Watch: Food Photography Techniques
This tutorial demonstrates the lighting setups, styling techniques, and phone photography tricks covered above with real dishes being shot in real time:
FAQ
Do I need a professional camera for food photography?
No. Modern phones (iPhone 14+ or Samsung S23+) produce excellent food photos in natural light. The keys are lighting, styling, and composition — not equipment. A phone with good natural light beats an expensive camera with bad light every time. That said, a mirrorless camera with a 50mm lens gives you more control and better low-light performance.
What's the best background for food photos?
Dark wood, marble, and linen are the most versatile. Buy a 2x3 foot piece of material from a hardware store for $10-20. Avoid shiny or reflective surfaces. Matte, textured surfaces with character (scratches, grain, patina) add interest without competing with the food.

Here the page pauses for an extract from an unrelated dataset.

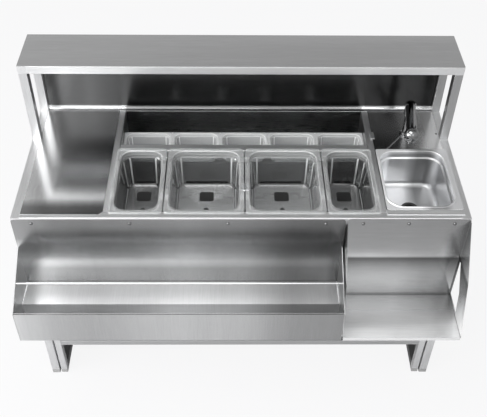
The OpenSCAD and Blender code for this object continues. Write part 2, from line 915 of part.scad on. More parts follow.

How do food photographers make food look so good?
Three things: styling (intentional placement of every element), lighting (usually soft side light from a window), and fresh preparation (food is styled immediately after cooking, before it settles and cools). The "hero" element of each dish is positioned facing the camera, and every garnish is placed with purpose.
What editing app is best for food photography?
Lightroom Mobile (free) is the gold standard for food photo editing. VSCO is excellent for quick presets. Snapseed offers precise local adjustments. The most important edits are white balance correction, slight clarity boost, and vibrance enhancement — all available in any of these apps.